Here is the link to the APK that you can test by yourself:
www.dropbox.com/.../Application 3D.7z
Thank you Daniele and Peter for your replies.
I'm glad to know that the issue with the shader has already been addressed in a newer version of the driver.
However I'm surprised with the black lines that you're seeing, as I don't have that kind of problem on my Note4.
My driver version is v1.r7p0-03rel0.e941a8
I've checked my app with Mali Graphics Debugger, however all the errors are related to:
-failure to create a certain texture format (such as BC7, BGRA) in that case I simply fallback to RGBA texture
-problem when setting anisotropic filtering, as there's no GL_TEXTURE_MAX_ANISOTROPY defined for GLES3 headers, I've made my own #define GL_TEXTURE_MAX_ANISOTROPY 0x84FE to match GLES2 and desktop GL. However Mali Debugger doesn't recognize this enum. What happened to anisotropic filtering in GLES3? Did it disappear?
Anyway, those problems shouldn't cause the black lines.
And regarding the depth texture as render target and shader input, even if it's bound to some shader input, I'm not reading and writing at the same time to it.
As for the FBO's and glClear, I choose to call 'glInvalidateFramebuffer' instead of glClear, because glClear is not free on some platforms.
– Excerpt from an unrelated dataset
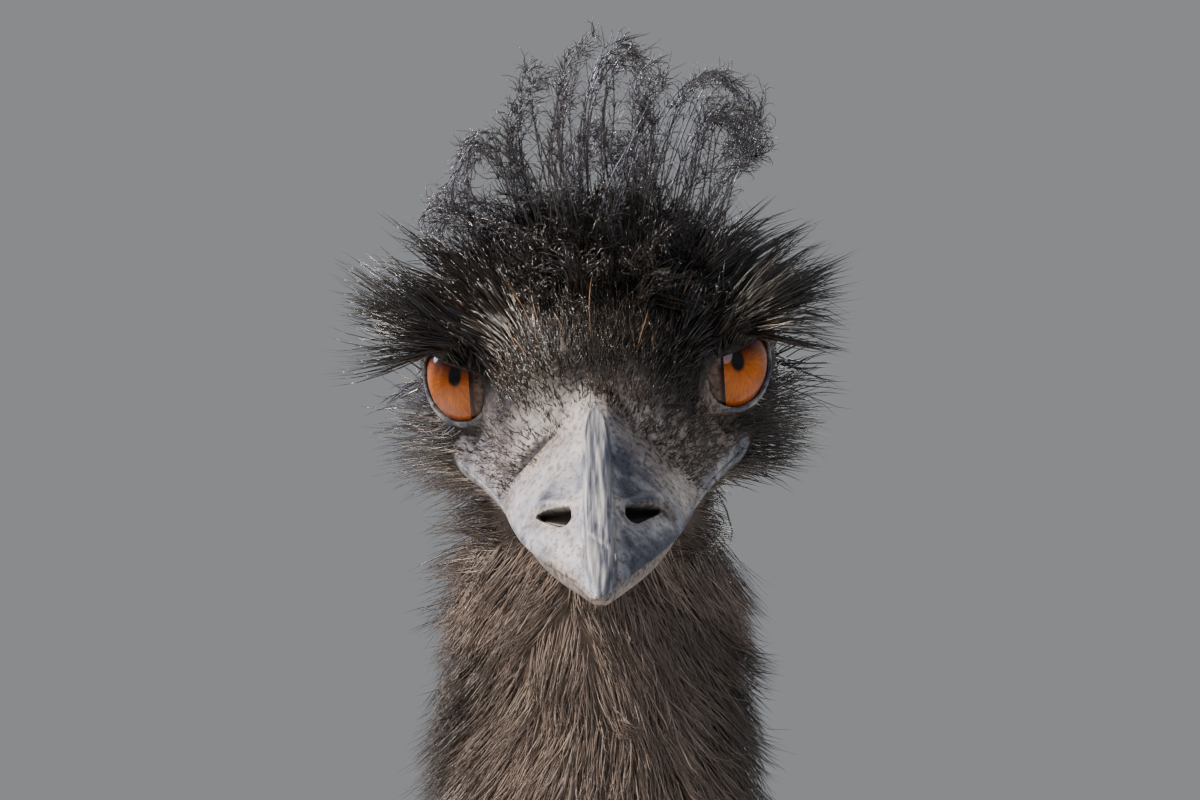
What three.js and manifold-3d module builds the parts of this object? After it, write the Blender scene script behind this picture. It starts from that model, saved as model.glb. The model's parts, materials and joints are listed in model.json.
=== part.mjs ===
// A life-size standing emu, as a museum shows it: head, neck, torso, tail, wings, legs, toes and claws.
// Millimetres, +Z up. The bird looks along -Y and its left side is +X. It stands on small flats at Z = 0.
import * as THREE from "three";
import { mergeVertices } from "three/addons/utils/BufferGeometryUtils.js";
import Module from "manifold-3d";

const wasm = await Module();
wasm.setup();
const V = THREE.Vector3;
const { smoothstep, clamp, degToRad } = THREE.MathUtils;

// Driving dimensions of the bird.
const GAP = 0.3; // between pieces that touch
const EYE_HEIGHT = 1632; // middle between the eyes, above the ground
const EYE_FORWARD = 385; // the same point, ahead of the hips
const BILL_DROP = 20; // how far the bill points below level, degrees
const HEAD_ROLL = 3.6; // the bird's left eye is the higher one, degrees
const BILL_TURN = 1.4; // how far the bill points to the bird's right, degrees
const EYE_RADIUS = 14;
const EYE_SIDE = 26.7; // eyeball centre from the midline
const EYE_BACK = 6.1; // eyeball centre behind the line between the two eye openings
const OPENING_SIDE = 32.8; // middle of the eye opening from the midline
const OPENING_HALF = 11; // half the length of the eye opening
const MOUTH_LEVEL = -19.4; // line of the mouth, below the eyes
const MOUTH_CORNER = { side: 34.5, ahead: 3.5 };
const MOUTH_OPENING = 0.9; // height of the slit between the lips
const FACE_CUT = 36; // plane where the horn of the bill begins, ahead of the eyes
const HEAD_END = 69; // back of the skull, behind the eyes
const BILL_TIP = 98; // tip of the bill, ahead of the eyes
const LID_DEPTH = 2; // skin over the eyeball
const LID_SQUASH = 0.78; // height of the eye opening as a share of its length
const EAR = { side: 41, ahead: -34, up: -10, radius: 5 };
const CREST_TOP = 80; // tips of the crest above the eyes, square to the bill
const BROW_REACH = 60; // tips of the brow feathers from the midline
const NECK_CUT = 0.5; // where along the neck its two lengths meet
const TORSO_BACK = 330; // plane where the tail begins, behind the hips
const HIP_SIDE = 108; // hip and thigh from the midline
const FOOT_SIDE = 102; // foot from the midline
const ANKLE = { y: 146, z: 402 };
const FOOT = { y: 64, z: 46 }; // joint between shank and toes
const SHANK_RADIUS = 18;
const CLAW_LENGTH = 30;
const SCUTE_STEP = 1.3; // how far the free edge of a scute stands up

// Depth of the coat from skin to tips, and the share of it that the solid core fills.
const TRUNK_COAT = 46;
const NECK_COAT = { base: 22, skull: 8 };
const THIGH_COAT = 17;
const WING_COAT = 22;
const CORE_SHARE = 0.4;

// A run of random numbers from 0 to 1 that is the same each time.
function seeded(seed) {
  let state = seed;
  return () => {
    state = (state + 0x6d2b79f5) | 0;
    let mixed = Math.imul(state ^ (state >>> 15), 1 | state);
    mixed = (mixed + Math.imul(mixed ^ (mixed >>> 7), 61 | mixed)) ^ mixed;
    return ((mixed ^ (mixed >>> 14)) >>> 0) / 2 ** 32;
  };
}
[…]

And I'd like to have a one code path for multiple platforms. If 'glInvalidateFramebuffer' is called at the start of rendering to an FBO, instead of glClear, is it not enough? I've did some performance checks, and speed was similar when I used glInvalidateFramebuffer instead of glClear.
Sometimes I don't need to clear the memory, because I will overwrite it with some shader at the start, and since glClear is not free on some other platforms, I assumed it's better to just call glInvalidateFramebuffer.
Hi Esenthel,
Yes, using glInvalidateFramebuffer at the beginning each render pass will have the same effect as glClear which basically avoids loading back the framebuffer that you are not going to use anyway. glClear would have made the code a bit cleaner and avoid the multiple api calls to setup the frame buffer for each render pass. Performance wise its the same to use glClear of glInvalidateFramebuffer.
For the depth texture read you are right, I haven't realized you were not writing into it at the same time. The issue I see happens only on the transparent objects (the leaves in you example) of both the main scene and the shadow show the lines.
This happens on a Firefly board which has a Mali T-760 MP4 similar to the one in the Note 4 but with new drivers.
I believe the issue is caused by an out-of-spec behavior of your API calls. Specifically, the 6th render-pass (the last one rendering to an off-screen buffer), binds a texture to read from it in a shader but also uses it as a COLOR_ATTACHMENT0 for the framebuffer you are currently writing (all color masks set to true). This is out-of-spec and can be the cause of the issue.
Since you are doing deferred shading I suggest to have a look at the Pixel Local Storage extension for the devices which supports it. That will allow to implement your algorithm more efficiently. You can find various documents around about how to use it.
Cheers,DDD
Thank you very much for this helpful information.
I was reading and writing to the same pixel so I assumed it won't be a problem, as it worked fine on DX9/desktop GL, and many mobile devices.
However I've disabled reading and writing to the same color Render Target, I now output the result to another temporary Render Target.
Could you let me know if you still see the black lines over there? https://www.dropbox.com/s/k2im25s16ku7m5l/Application%203.7z?dl=0
Thank you,
Greg
Esenthel said:What happened to anisotropic filtering in GLES3? Did it disappear?
It's never been part of the OpenGL ES specification; it's only available via extensions on the platforms which support it.